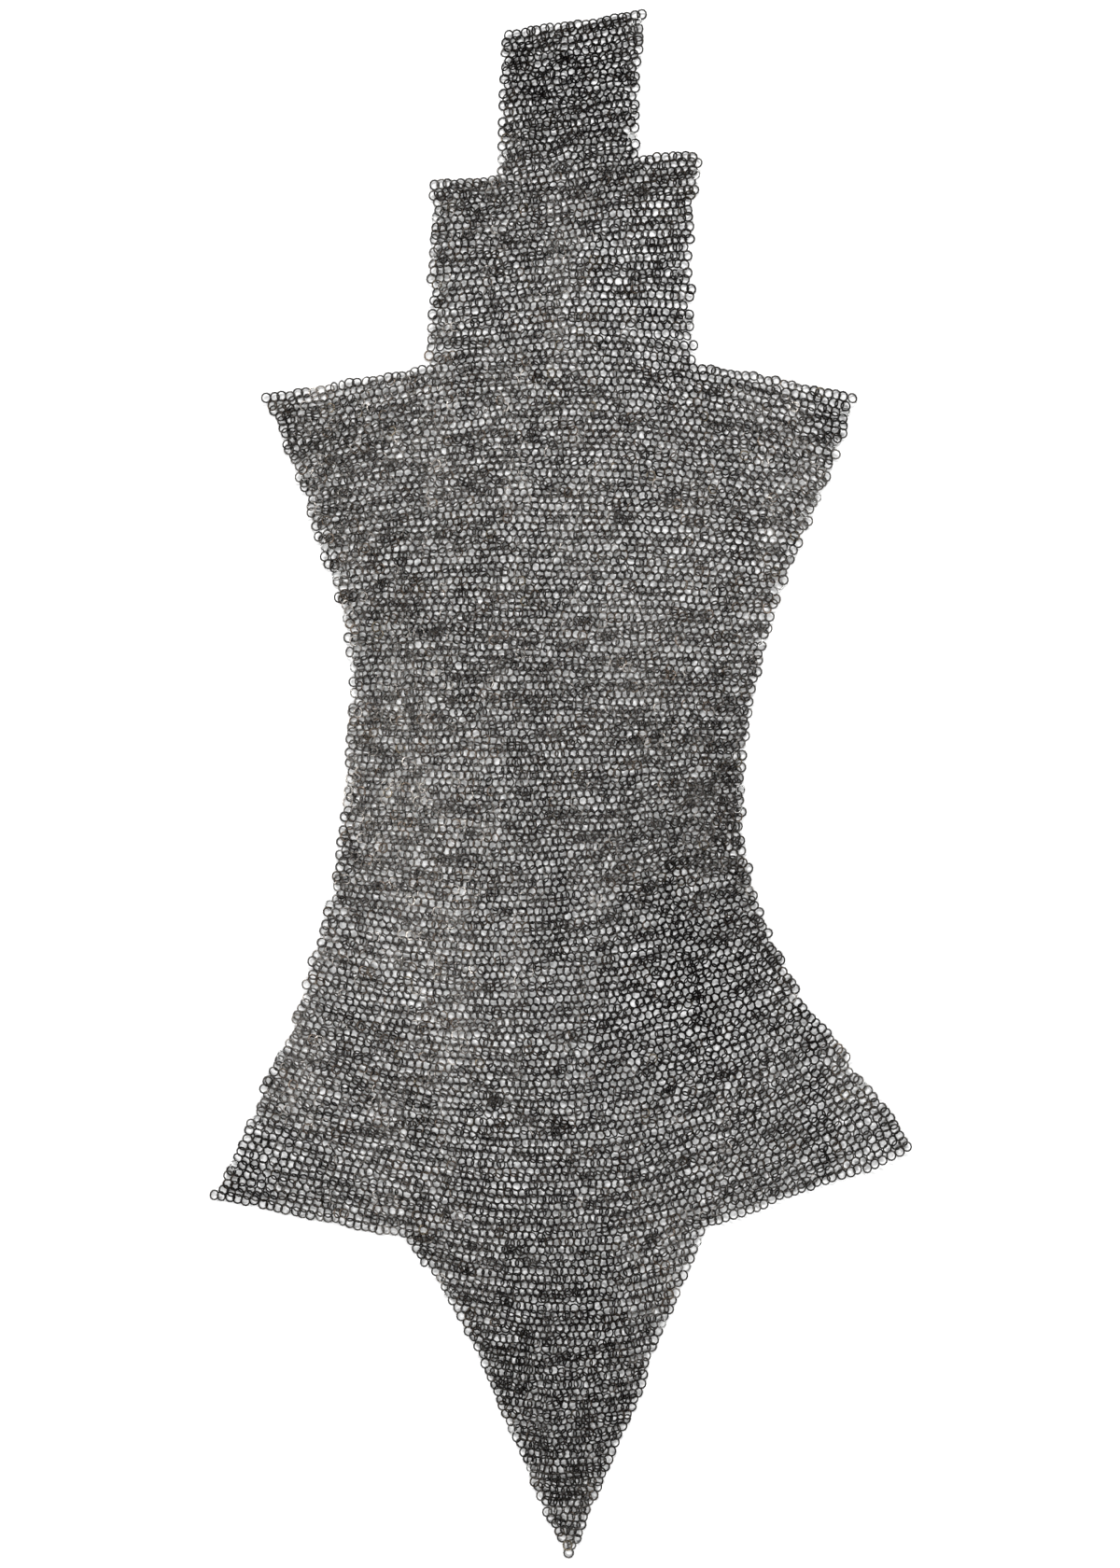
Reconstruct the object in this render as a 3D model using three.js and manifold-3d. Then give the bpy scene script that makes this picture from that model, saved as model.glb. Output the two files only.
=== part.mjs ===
// A mail chausse laid out flat: one open panel of linked steel rings, with a stepped end, a narrow
// waist, two flared corners and a long point. Millimetres, +X right, +Y to the stepped end, +Z up.
// The panel rests on z = 0. Each piece is a plain wall with the garment's outline, ring by ring.
import * as THREE from "three";
import { mergeVertices } from "three/addons/utils/BufferGeometryUtils.js";
import Module from "manifold-3d";

const wasm = await Module();
wasm.setup();

// One ring, and how it lies in the mail
const RING_OUTER = 9.0;
const WIRE = 1.2;
const LEAN = THREE.MathUtils.degToRad(22);
const RING_RADIUS = (RING_OUTER - WIRE) / 2;
const THICKNESS = 2 * RING_RADIUS * Math.sin(LEAN) + WIRE;

// How the pieces are cut apart: the gap at a seam, and the usual spacing that turns it into rows
// and columns
const SEAM_GAP = 0.3;
const ROW_SPACING = 5.7;
const RING_PITCH = 6.2;
const HALF_ROW_GAP = SEAM_GAP / 2 / ROW_SPACING;
const HALF_COLUMN_GAP = SEAM_GAP / 2 / RING_PITCH;

// How finely the pieces are drawn: sides of a ring's round, columns that the wall reaches past its
// limit, millimetres of flatness, and rows or columns between the points of an edge
const RING_SIDES = 6;
const EDGE_REACH = 0.15;
const FLATNESS = 0.01;
const SEAM_STEP = 2;
const CORE_STEP = 3;
const WALK_STEPS = 16;

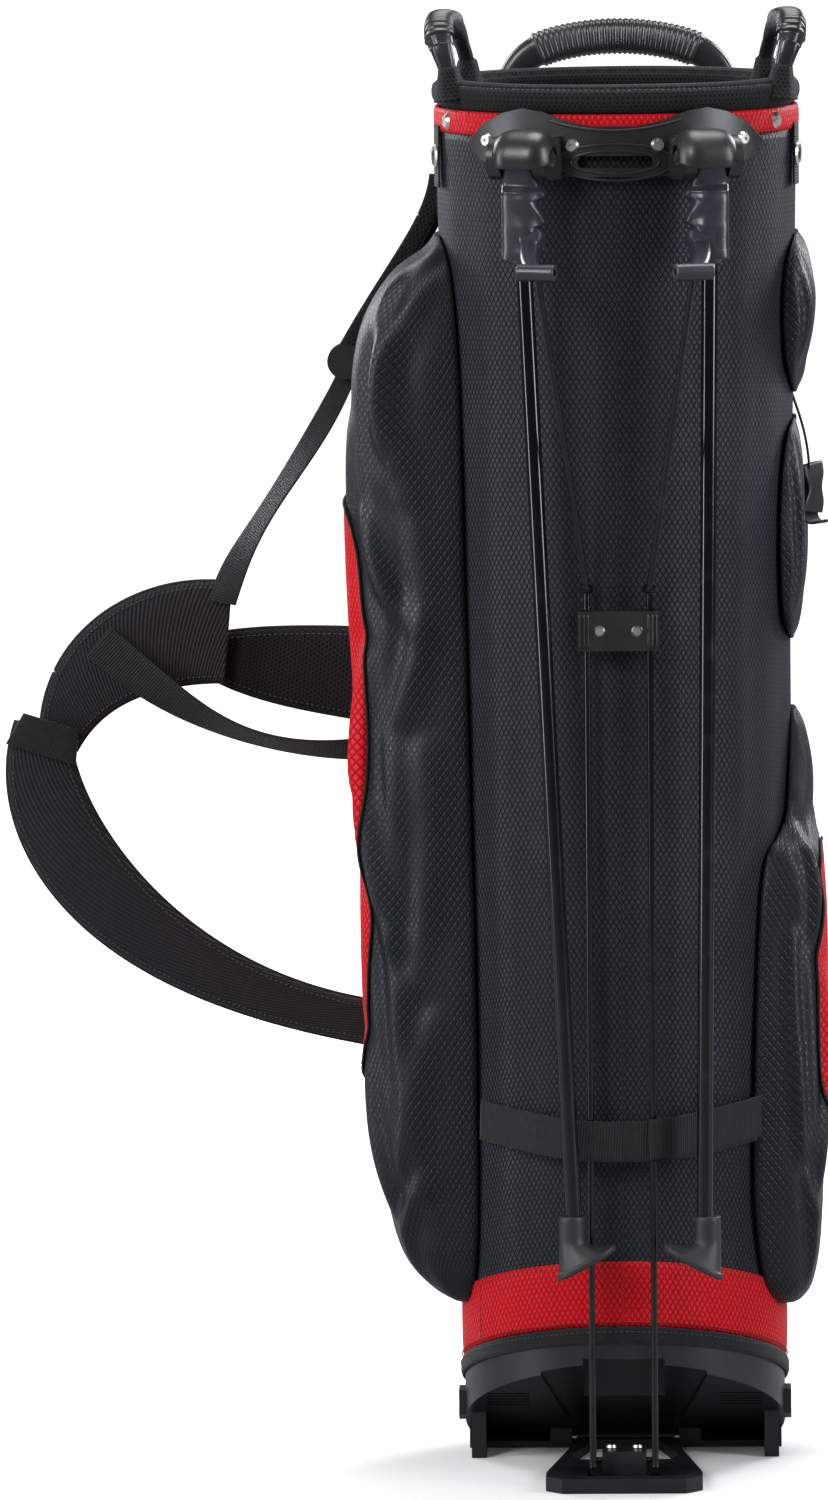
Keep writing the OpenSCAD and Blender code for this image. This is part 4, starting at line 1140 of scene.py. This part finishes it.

-----

» Given request:
All of the entries must be written out exactly as they stand.

» Expected answer:
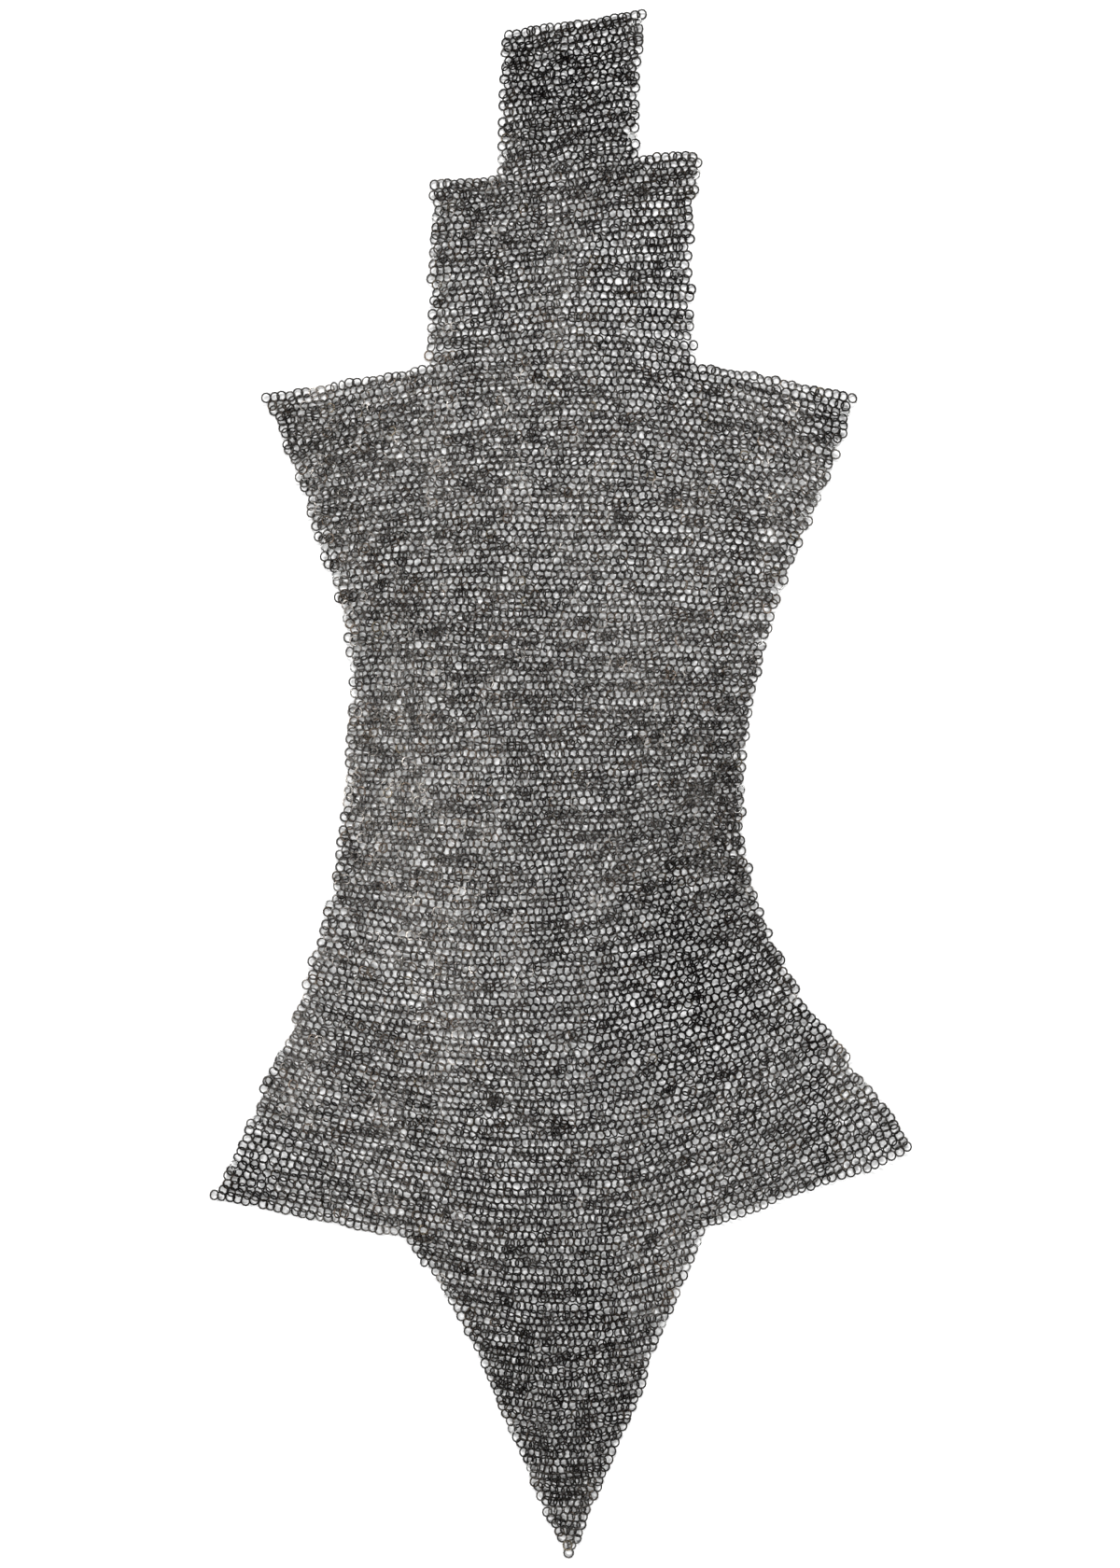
Reconstruct the object in this render as a 3D model using three.js and manifold-3d. Then give the bpy scene script that makes this picture from that model, saved as model.glb. Output the two files only.
=== part.mjs ===
// A mail chausse laid out flat: one open panel of linked steel rings, with a stepped end, a narrow
// waist, two flared corners and a long point. Millimetres, +X right, +Y to the stepped end, +Z up.
// The panel rests on z = 0. Each piece is a plain wall with the garment's outline, ring by ring.
import * as THREE from "three";
import { mergeVertices } from "three/addons/utils/BufferGeometryUtils.js";
import Module from "manifold-3d";

const wasm = await Module();
wasm.setup();

// One ring, and how it lies in the mail
const RING_OUTER = 9.0;
const WIRE = 1.2;
const LEAN = THREE.MathUtils.degToRad(22);
const RING_RADIUS = (RING_OUTER - WIRE) / 2;
const THICKNESS = 2 * RING_RADIUS * Math.sin(LEAN) + WIRE;

// How the pieces are cut apart: the gap at a seam, and the usual spacing that turns it into rows
// and columns
const SEAM_GAP = 0.3;
const ROW_SPACING = 5.7;
const RING_PITCH = 6.2;
const HALF_ROW_GAP = SEAM_GAP / 2 / ROW_SPACING;
const HALF_COLUMN_GAP = SEAM_GAP / 2 / RING_PITCH;

// How finely the pieces are drawn: sides of a ring's round, columns that the wall reaches past its
// limit, millimetres of flatness, and rows or columns between the points of an edge
const RING_SIDES = 6;
const EDGE_REACH = 0.15;
const FLATNESS = 0.01;
const SEAM_STEP = 2;
const CORE_STEP = 3;
const WALK_STEPS = 16;

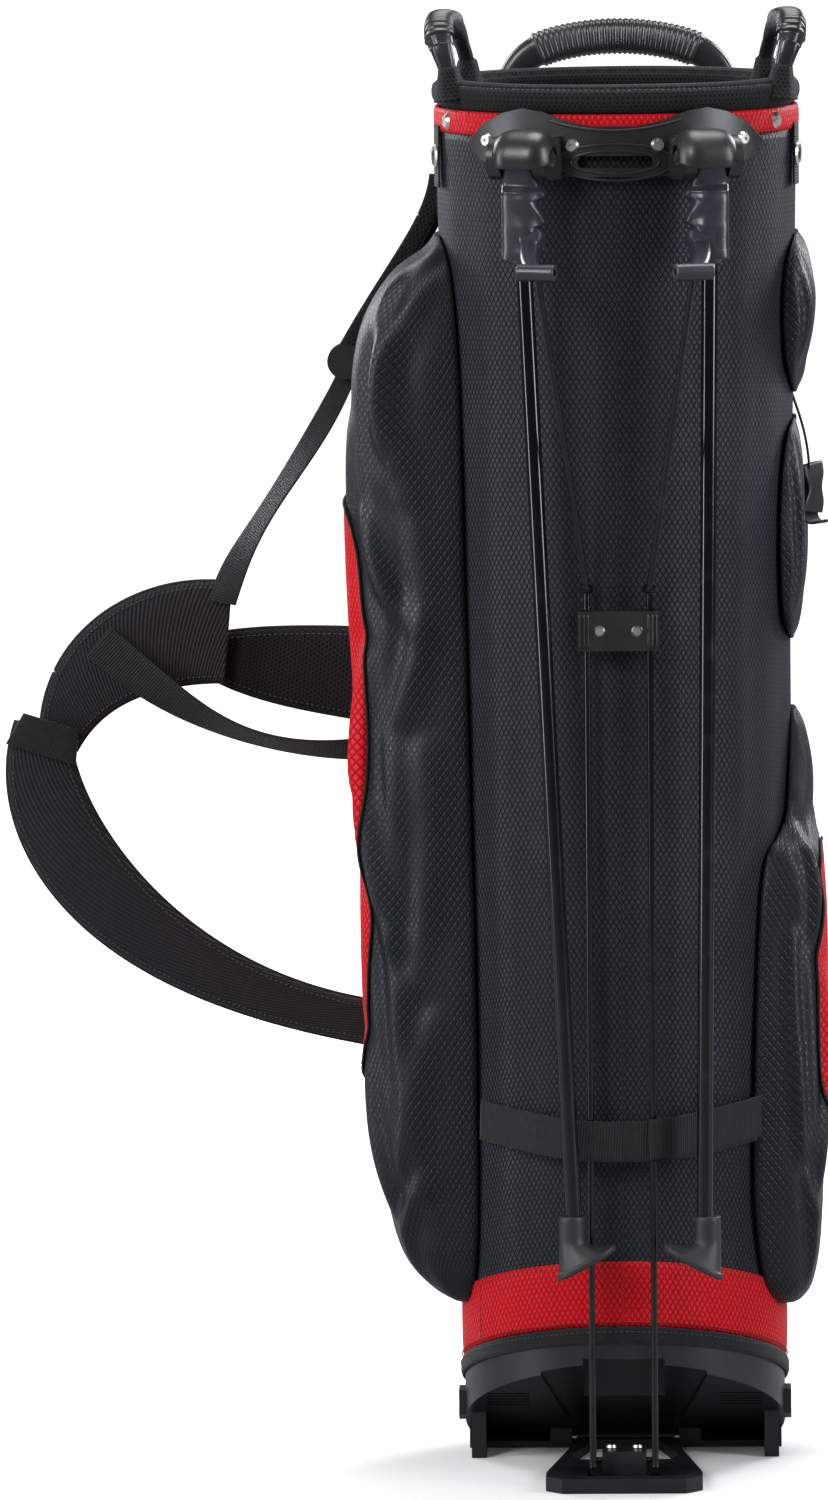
Keep writing the OpenSCAD and Blender code for this image. This is part 4, starting at line 1140 of scene.py. This part finishes it.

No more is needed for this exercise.